Write out the whole listing again, exactly as given.

*Supplied data*:
++++++++++++++++++++
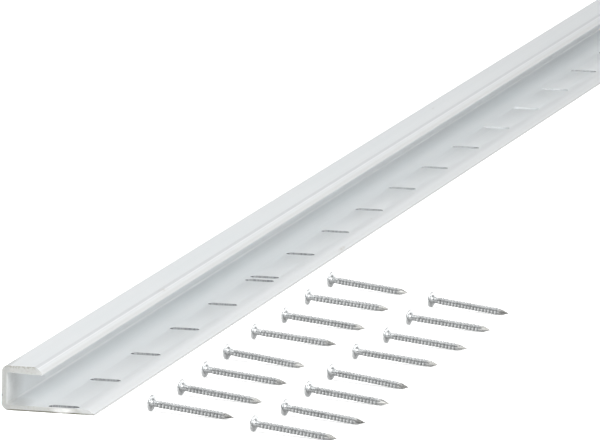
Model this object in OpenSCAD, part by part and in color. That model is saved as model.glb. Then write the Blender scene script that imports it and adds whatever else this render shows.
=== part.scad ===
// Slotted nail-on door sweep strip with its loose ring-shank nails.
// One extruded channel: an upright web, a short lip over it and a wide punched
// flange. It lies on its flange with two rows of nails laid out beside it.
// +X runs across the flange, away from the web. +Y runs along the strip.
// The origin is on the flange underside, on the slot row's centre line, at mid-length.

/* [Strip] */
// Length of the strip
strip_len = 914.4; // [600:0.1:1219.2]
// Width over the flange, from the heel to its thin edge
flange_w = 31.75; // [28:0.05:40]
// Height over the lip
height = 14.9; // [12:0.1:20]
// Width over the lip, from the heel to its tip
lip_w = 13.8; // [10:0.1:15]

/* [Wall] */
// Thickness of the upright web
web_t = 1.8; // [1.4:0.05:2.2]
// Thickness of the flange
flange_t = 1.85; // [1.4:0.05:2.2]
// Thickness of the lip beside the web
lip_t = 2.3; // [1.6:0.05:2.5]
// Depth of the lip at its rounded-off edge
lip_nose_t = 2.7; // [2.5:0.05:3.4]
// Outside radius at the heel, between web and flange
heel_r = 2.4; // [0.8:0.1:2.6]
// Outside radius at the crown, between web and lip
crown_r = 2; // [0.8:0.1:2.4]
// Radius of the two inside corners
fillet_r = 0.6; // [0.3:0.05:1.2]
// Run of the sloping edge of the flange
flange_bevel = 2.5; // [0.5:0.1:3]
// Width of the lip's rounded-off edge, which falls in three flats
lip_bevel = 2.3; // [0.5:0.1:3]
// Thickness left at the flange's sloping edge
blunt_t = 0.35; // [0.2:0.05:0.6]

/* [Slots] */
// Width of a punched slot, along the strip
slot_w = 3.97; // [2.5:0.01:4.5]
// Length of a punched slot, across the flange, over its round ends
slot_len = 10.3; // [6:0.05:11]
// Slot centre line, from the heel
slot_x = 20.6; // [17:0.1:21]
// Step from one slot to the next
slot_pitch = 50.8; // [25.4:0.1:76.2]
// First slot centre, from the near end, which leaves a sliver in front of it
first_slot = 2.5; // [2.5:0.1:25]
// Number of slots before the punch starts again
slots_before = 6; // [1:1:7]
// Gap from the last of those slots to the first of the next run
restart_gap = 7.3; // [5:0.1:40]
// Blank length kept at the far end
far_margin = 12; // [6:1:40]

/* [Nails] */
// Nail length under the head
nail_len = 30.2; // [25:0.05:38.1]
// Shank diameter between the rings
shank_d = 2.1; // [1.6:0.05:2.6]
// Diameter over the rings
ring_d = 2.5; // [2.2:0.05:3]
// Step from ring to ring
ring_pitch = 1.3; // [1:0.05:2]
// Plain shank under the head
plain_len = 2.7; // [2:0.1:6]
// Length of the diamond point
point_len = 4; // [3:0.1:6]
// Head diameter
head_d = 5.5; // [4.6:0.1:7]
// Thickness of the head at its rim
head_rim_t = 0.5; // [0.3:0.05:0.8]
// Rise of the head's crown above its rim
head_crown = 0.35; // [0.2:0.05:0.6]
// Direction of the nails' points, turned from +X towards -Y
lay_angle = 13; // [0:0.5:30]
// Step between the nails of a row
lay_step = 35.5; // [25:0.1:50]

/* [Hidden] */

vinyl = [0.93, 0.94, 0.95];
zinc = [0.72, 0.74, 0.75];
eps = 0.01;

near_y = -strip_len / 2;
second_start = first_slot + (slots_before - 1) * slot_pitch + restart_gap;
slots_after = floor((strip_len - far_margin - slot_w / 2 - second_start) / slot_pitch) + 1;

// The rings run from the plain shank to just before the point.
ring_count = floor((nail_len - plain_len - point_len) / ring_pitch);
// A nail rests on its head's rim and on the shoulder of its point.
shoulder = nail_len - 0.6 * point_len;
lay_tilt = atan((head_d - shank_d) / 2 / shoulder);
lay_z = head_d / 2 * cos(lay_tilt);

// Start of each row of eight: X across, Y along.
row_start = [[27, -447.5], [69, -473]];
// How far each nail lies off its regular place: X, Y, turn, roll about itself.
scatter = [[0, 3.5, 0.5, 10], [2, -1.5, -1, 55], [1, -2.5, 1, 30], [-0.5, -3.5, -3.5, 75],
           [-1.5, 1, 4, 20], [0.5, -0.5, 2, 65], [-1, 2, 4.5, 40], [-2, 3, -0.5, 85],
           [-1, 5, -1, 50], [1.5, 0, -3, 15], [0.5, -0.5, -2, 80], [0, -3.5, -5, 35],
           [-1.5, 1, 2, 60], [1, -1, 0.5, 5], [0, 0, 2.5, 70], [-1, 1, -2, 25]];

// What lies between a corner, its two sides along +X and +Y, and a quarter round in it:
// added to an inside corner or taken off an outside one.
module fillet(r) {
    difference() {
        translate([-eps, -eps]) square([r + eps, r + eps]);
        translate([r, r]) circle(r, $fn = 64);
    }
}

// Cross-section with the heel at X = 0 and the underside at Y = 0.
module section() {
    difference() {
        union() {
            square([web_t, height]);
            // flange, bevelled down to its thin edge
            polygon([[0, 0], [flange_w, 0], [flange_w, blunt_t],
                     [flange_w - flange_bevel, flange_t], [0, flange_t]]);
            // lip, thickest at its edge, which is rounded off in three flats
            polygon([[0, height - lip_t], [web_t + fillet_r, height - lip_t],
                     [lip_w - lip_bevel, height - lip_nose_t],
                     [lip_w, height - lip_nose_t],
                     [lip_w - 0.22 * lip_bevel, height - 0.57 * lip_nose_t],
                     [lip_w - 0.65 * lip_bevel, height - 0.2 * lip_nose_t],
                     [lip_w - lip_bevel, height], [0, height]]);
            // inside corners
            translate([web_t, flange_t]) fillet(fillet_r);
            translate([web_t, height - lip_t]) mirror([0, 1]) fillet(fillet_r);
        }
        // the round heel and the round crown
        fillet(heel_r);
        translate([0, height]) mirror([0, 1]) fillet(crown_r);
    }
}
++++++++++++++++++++
*Solution to this exercise*:
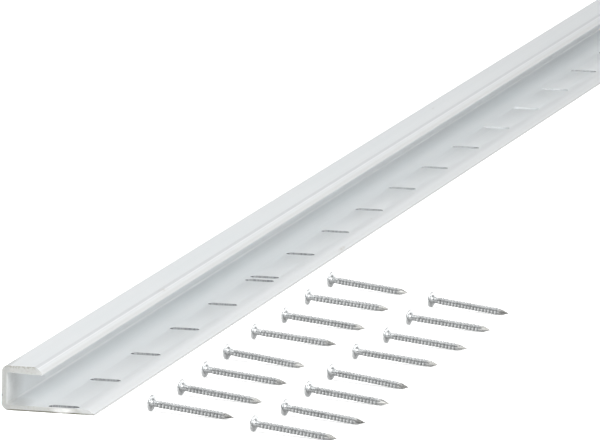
Model this object in OpenSCAD, part by part and in color. That model is saved as model.glb. Then write the Blender scene script that imports it and adds whatever else this render shows.
=== part.scad ===
// Slotted nail-on door sweep strip with its loose ring-shank nails.
// One extruded channel: an upright web, a short lip over it and a wide punched
// flange. It lies on its flange with two rows of nails laid out beside it.
// +X runs across the flange, away from the web. +Y runs along the strip.
// The origin is on the flange underside, on the slot row's centre line, at mid-length.

/* [Strip] */
// Length of the strip
strip_len = 914.4; // [600:0.1:1219.2]
// Width over the flange, from the heel to its thin edge
flange_w = 31.75; // [28:0.05:40]
// Height over the lip
height = 14.9; // [12:0.1:20]
// Width over the lip, from the heel to its tip
lip_w = 13.8; // [10:0.1:15]

/* [Wall] */
// Thickness of the upright web
web_t = 1.8; // [1.4:0.05:2.2]
// Thickness of the flange
flange_t = 1.85; // [1.4:0.05:2.2]
// Thickness of the lip beside the web
lip_t = 2.3; // [1.6:0.05:2.5]
// Depth of the lip at its rounded-off edge
lip_nose_t = 2.7; // [2.5:0.05:3.4]
// Outside radius at the heel, between web and flange
heel_r = 2.4; // [0.8:0.1:2.6]
// Outside radius at the crown, between web and lip
crown_r = 2; // [0.8:0.1:2.4]
// Radius of the two inside corners
fillet_r = 0.6; // [0.3:0.05:1.2]
// Run of the sloping edge of the flange
flange_bevel = 2.5; // [0.5:0.1:3]
// Width of the lip's rounded-off edge, which falls in three flats
lip_bevel = 2.3; // [0.5:0.1:3]
// Thickness left at the flange's sloping edge
blunt_t = 0.35; // [0.2:0.05:0.6]

/* [Slots] */
// Width of a punched slot, along the strip
slot_w = 3.97; // [2.5:0.01:4.5]
// Length of a punched slot, across the flange, over its round ends
slot_len = 10.3; // [6:0.05:11]
// Slot centre line, from the heel
slot_x = 20.6; // [17:0.1:21]
// Step from one slot to the next
slot_pitch = 50.8; // [25.4:0.1:76.2]
// First slot centre, from the near end, which leaves a sliver in front of it
first_slot = 2.5; // [2.5:0.1:25]
// Number of slots before the punch starts again
slots_before = 6; // [1:1:7]
// Gap from the last of those slots to the first of the next run
restart_gap = 7.3; // [5:0.1:40]
// Blank length kept at the far end
far_margin = 12; // [6:1:40]

/* [Nails] */
// Nail length under the head
nail_len = 30.2; // [25:0.05:38.1]
// Shank diameter between the rings
shank_d = 2.1; // [1.6:0.05:2.6]
// Diameter over the rings
ring_d = 2.5; // [2.2:0.05:3]
// Step from ring to ring
ring_pitch = 1.3; // [1:0.05:2]
// Plain shank under the head
plain_len = 2.7; // [2:0.1:6]
// Length of the diamond point
point_len = 4; // [3:0.1:6]
// Head diameter
head_d = 5.5; // [4.6:0.1:7]
// Thickness of the head at its rim
head_rim_t = 0.5; // [0.3:0.05:0.8]
// Rise of the head's crown above its rim
head_crown = 0.35; // [0.2:0.05:0.6]
// Direction of the nails' points, turned from +X towards -Y
lay_angle = 13; // [0:0.5:30]
// Step between the nails of a row
lay_step = 35.5; // [25:0.1:50]

/* [Hidden] */

vinyl = [0.93, 0.94, 0.95];
zinc = [0.72, 0.74, 0.75];
eps = 0.01;

near_y = -strip_len / 2;
second_start = first_slot + (slots_before - 1) * slot_pitch + restart_gap;
slots_after = floor((strip_len - far_margin - slot_w / 2 - second_start) / slot_pitch) + 1;

// The rings run from the plain shank to just before the point.
ring_count = floor((nail_len - plain_len - point_len) / ring_pitch);
// A nail rests on its head's rim and on the shoulder of its point.
shoulder = nail_len - 0.6 * point_len;
lay_tilt = atan((head_d - shank_d) / 2 / shoulder);
lay_z = head_d / 2 * cos(lay_tilt);

// Start of each row of eight: X across, Y along.
row_start = [[27, -447.5], [69, -473]];
// How far each nail lies off its regular place: X, Y, turn, roll about itself.
scatter = [[0, 3.5, 0.5, 10], [2, -1.5, -1, 55], [1, -2.5, 1, 30], [-0.5, -3.5, -3.5, 75],
           [-1.5, 1, 4, 20], [0.5, -0.5, 2, 65], [-1, 2, 4.5, 40], [-2, 3, -0.5, 85],
           [-1, 5, -1, 50], [1.5, 0, -3, 15], [0.5, -0.5, -2, 80], [0, -3.5, -5, 35],
           [-1.5, 1, 2, 60], [1, -1, 0.5, 5], [0, 0, 2.5, 70], [-1, 1, -2, 25]];

// What lies between a corner, its two sides along +X and +Y, and a quarter round in it:
// added to an inside corner or taken off an outside one.
module fillet(r) {
    difference() {
        translate([-eps, -eps]) square([r + eps, r + eps]);
        translate([r, r]) circle(r, $fn = 64);
    }
}

// Cross-section with the heel at X = 0 and the underside at Y = 0.
module section() {
    difference() {
        union() {
            square([web_t, height]);
            // flange, bevelled down to its thin edge
            polygon([[0, 0], [flange_w, 0], [flange_w, blunt_t],
                     [flange_w - flange_bevel, flange_t], [0, flange_t]]);
            // lip, thickest at its edge, which is rounded off in three flats
            polygon([[0, height - lip_t], [web_t + fillet_r, height - lip_t],
                     [lip_w - lip_bevel, height - lip_nose_t],
                     [lip_w, height - lip_nose_t],
                     [lip_w - 0.22 * lip_bevel, height - 0.57 * lip_nose_t],
                     [lip_w - 0.65 * lip_bevel, height - 0.2 * lip_nose_t],
                     [lip_w - lip_bevel, height], [0, height]]);
            // inside corners
            translate([web_t, flange_t]) fillet(fillet_r);
            translate([web_t, height - lip_t]) mirror([0, 1]) fillet(fillet_r);
        }
        // the round heel and the round crown
        fillet(heel_r);
        translate([0, height]) mirror([0, 1]) fillet(crown_r);
    }
}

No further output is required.